Henderson was fired for "inappropriate behavior" — even though no women actively complained about it — that allegedly violated the newspaper's "zero tolerance policy." But if this standard — both too vague and too strict — is going to be religiously enforced on workplace interactions in the post-Harvey Weinstein era, few men — or, women, for that matter — will ever feel safe in their jobs.

The essay is posted Wednesday by the British newsweekly's U.S. edition. Dalmia, a 1994 Michigan State alumna, is a senior policy analyst at Reason Foundation, a nonprofit think tank advocating free markets. She contributes regularly to national media and knows Henderson as a fellow Detroit commentator and as a WDET host who "occasionally invites me to spar."

Dalmia believes "Henderson's travails began when he ran an editorial at the Freep [on Nov. 21] calling on Democratic Rep. John Conyers to resign" over sexual harassment accounts by ex-staffers and payment of $27,000 in public money to settle get one woman to back off. 

Henderson's editorial incensed some of Conyers' local supporters, including Rev. W.J. Rideout III, a local firebrand, who accused Henderson of sexual harassment.

Rideout offered no names of victims or substantiation or details. . . .Still, his allegations triggered an internal probe by the Freep. . . .

The Freep's fishing expedition eventually turned up two interactions that HR decided were inappropriate. Both occurred in social situations outside of the workplace. . . . neither woman, according to Henderson, ever filed a complaint against him or even wanted the company to take any action, a version of events that Freep and its parent company, Gannett, has not disputed.

Her takeaway: "The flimsy accusations — and the process that led to their airing — make Henderson's firing seems like a massive overreaction."

The Oakland County writer, aware that she leans into a strong wind of change, embraces the goal of "a comfortable work environment free from harassment" and acknowledges:

Sexual harassment is a serious issue, especially in the workplace. . . . 

A responsible reckoning to hold genuine monsters accountable is something that women do indeed need.

What women and society don't need are punishments gone wild, Dalmia believes:

The Freep launched an investigation based on allegations by an unaffected outside party with a grudge — not any of the women involved. And the women who its investigation did finally fetch up, as best as one can tell, demanded no action against Henderson. It's no wonder that Henderson is now exploring a lawsuit.

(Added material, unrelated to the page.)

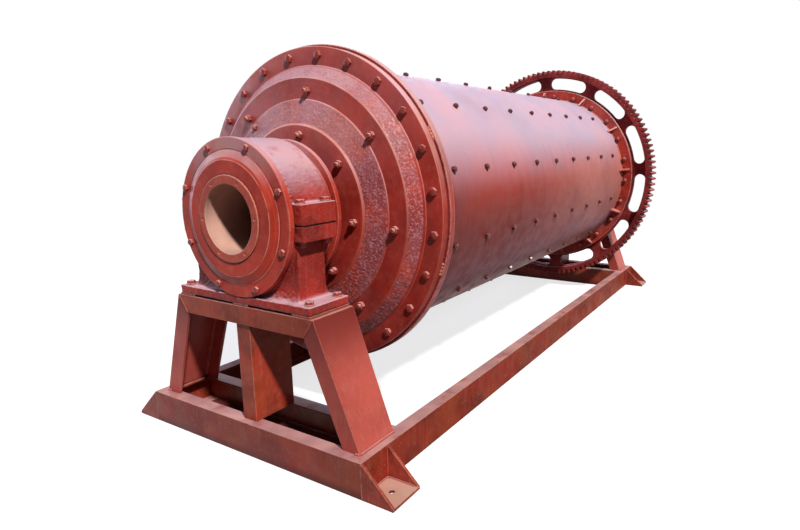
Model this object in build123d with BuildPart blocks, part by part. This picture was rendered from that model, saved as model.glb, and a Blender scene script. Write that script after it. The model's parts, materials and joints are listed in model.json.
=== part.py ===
from build123d import *
from math import acos, atan, ceil, cos, degrees, radians, sin, tan
import os

os.makedirs("parts", exist_ok=True)

# Ball mill of the 1200 mm class on a welded channel frame, millimetres.
# X runs along the mill axis, the feed end is at -X and the girth gear end at +X.
# Z is up and the frame stands on Z = 0.  The origin is the middle of the frame's footprint.
FEED, DRIVE = -1, 1
LEFT, RIGHT = 1, -1

# Base frame of rolled channel
frame_length = 3700.0
frame_width = 1208.0
rail_height = 140.0
rail_flange = 60.0
rail_web = 8.0
rail_flange_thickness = 9.5
rail_root_radius = 9.0

# Anchor feet at the four corners
foot_length = 160.0
foot_reach = 137.0
foot_plate = 12.0
foot_gusset = 10.0
anchor_hole = 22.0
anchor_from_end = 80.0
anchor_from_rail = 70.0

# Bearing stands of heavier channel, a little deeper at the head than at the foot
stand_top_width = 780.0
stand_foot_inset = 38.0
stand_setback = 41.0
stand_head_widening = 16.0
stand_head_shift = 10.0
post_depth = 200.0
post_flange = 75.0
post_web = 9.0
post_flange_thickness = 11.0
post_root_radius = 11.0

# Shims between stand and bearing housing
shim_thickness = 8.0
shim_end_width = 90.0
shim_middle_width = 85.0
shim_depth = 211.0

# Bearing housings
axis_above_seat = 335.0
seat_width = 750.0
seat_depth = 215.0
seat_thickness = 34.0
seat_bolt_hole = 24.0
seat_bolt_spacing_x = 148.0
seat_bolt_spacing_y = 690.0
barrel_radius = 303.0
barrel_depth = 190.0
pedestal_depth = 140.0
pedestal_flare = 12.0
pedestal_flare_height = 30.0
pedestal_toe = 16.0
pedestal_toe_height = 55.0
split_drop = 13.0
lug_width = 690.0
lug_depth = 180.0
lug_above = 79.0
lug_below = 60.0
lug_bolt_hole = 22.0
lug_bolt_spacing_x = 126.0
lug_bolt_from_edge = 32.0
joint_rebate = 2.0
bush_radius = 232.0
bush_length = 150.0
cast_radius = 8.0
edge_break = 2.0

# Bearing covers
cover_radius = 307.0
cover_thickness = 24.0
cover_relief = 2.0
boss_base_radius = 259.0
boss_top_radius = 222.0
boss_height = 16.0
boss_edge_radius = 6.0
cover_bolts = 8
cover_bolt_circle = 286.0
cover_bolt_hole = 18.0
cover_bolt_phase = 22.5
ring_neck_radius = 270.0
feed_ring_neck = 45.0
drive_ring_neck = 24.0
ring_cover_radius = 298.0
ring_cover_thickness = 20.0
seal_gap = 2.5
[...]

All of this suggests that the climate of censoriousness that #MeToo has generated spooked the Freep so much that it wanted to take no chances. But there is something quasi-totalitarian when a company starts going after employees for victimless behavior that has been retroactively branded as inappropriate. It might also end up targeting women who engage in "sexually themed" conversations — replacing the fear of sexual harassment with that of HR inquisitions.

Henderson's plight is the clearest case yet of #MeTooism run amok.